The divorce process can be difficult for everyone involved, especially when there are issues the couple does not agree about. Divorce mediation is becoming an increasingly popular way to tackle disputes without resorting to full-scale litigation.

Understanding the basics of the mediation process can help a couple figure out whether this path is right for their situation.

An outline of the process

In mediation, a neutral third party with knowledge of family law and negotiation techniques acts as a facilitator to help the parties communicate and compromise. The mediator can help the divorcing couple move towards an agreement by helping them define their goals, identify areas where they are ready to compromise and de-escalate negative emotions. Once the parties reach an agreement, their attorneys can draft and review the document and submit it to the court for approval.

The mediator has no power to order the parties to do anything. Thus, he or she cannot make them accept any terms or produce evidence. The process depends on the willingness and ability of the couple to work towards a consensus. If they are unable to reach an agreement and further negotiations will likely remain unproductive, the couple may proceed with the traditional process in court.
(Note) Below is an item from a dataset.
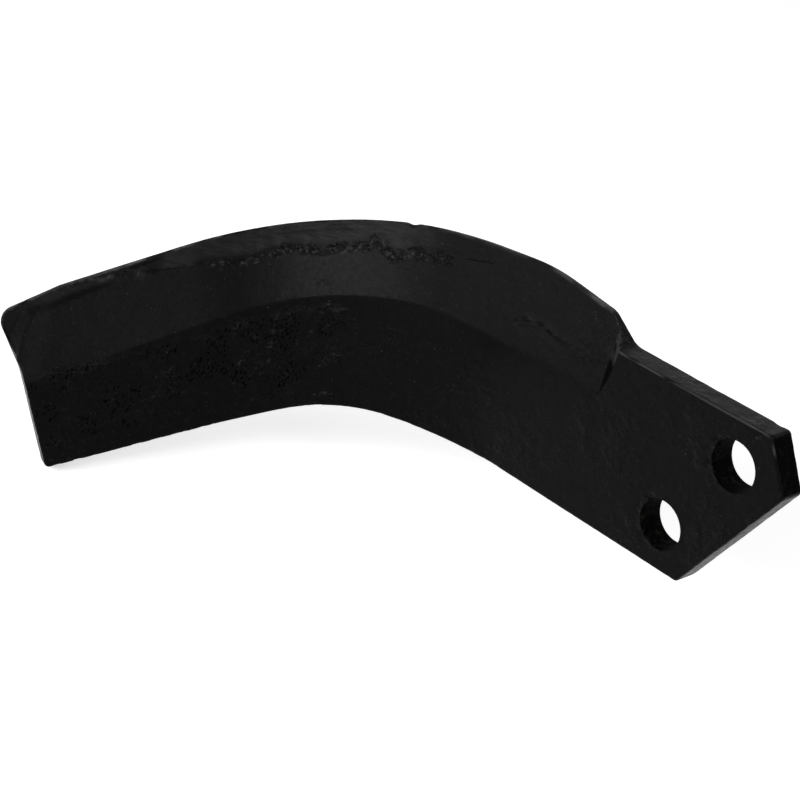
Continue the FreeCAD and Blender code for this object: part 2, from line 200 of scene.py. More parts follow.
def cad_triangles(node):
    """The node's points in millimetres, each one once, and its triangles."""
    mesh = node.data
    mesh.calc_loop_triangles()
    points = np.array([v.co for v in mesh.vertices], dtype=float) * 1000.0
    triangles = np.array([t.vertices for t in mesh.loop_triangles], dtype=int)
    keys = np.round(points, 4)
    unique, first, same = np.unique(keys, axis=0, return_index=True, return_inverse=True)
    return points[first], same.reshape(-1)[triangles]


def kept_side(shapes, sizes, axis, level, sign):
    """The part of each polygon on one side of its own level on an axis."""
    rows = np.arange(len(shapes))
    room = shapes.shape[1]
    kept = np.zeros((len(shapes), room + 1, 3))
    count = np.zeros(len(shapes), dtype=int)
    for corner in range(room):
        live = corner < sizes
        here = shapes[:, corner]
        after = shapes[rows, np.where(corner + 1 < sizes, corner + 1, 0)]
        here_off = sign * (here[:, axis] - level)
        after_off = sign * (after[:, axis] - level)
        here_off[np.abs(here_off) < 1e-6] = 0.0
        after_off[np.abs(after_off) < 1e-6] = 0.0
        stays = rows[live & (here_off >= 0.0)]
        kept[stays, count[stays]] = here[stays]
        count[stays] += 1
        crosses = rows[live & (here_off * after_off < 0.0)]
        share = here_off[crosses] / (here_off[crosses] - after_off[crosses])
        kept[crosses, count[crosses]] = here[crosses] + share[:, None] * (after - here)[crosses]
        count[crosses] += 1
    return kept[:, :max(3, count.max())], count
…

Even people who are very angry with one another and who face serious problems can have a productive mediation. In many cases, the parties remain in separate rooms while the mediator goes back and forth between them.

Potential benefits

Generally, mediation costs less and takes less time than pursuing a divorce in court. In addition, because the process is based on striving for agreement rather than conflict, it can often help the parties deal with their emotions constructively. This can benefit not just the parties themselves, but also their children, who often feel a great deal of stress during the divorce.

When mediation may not be right

Attorneys and mediations often recommend against mediation in situations where one party does not act in good faith, as mediation has few protections against a spouse who hides assets or makes false statements. Some types of relationships can also lead to dysfunction in mediation, so it is important to examine all aspects of the situation when making the decision.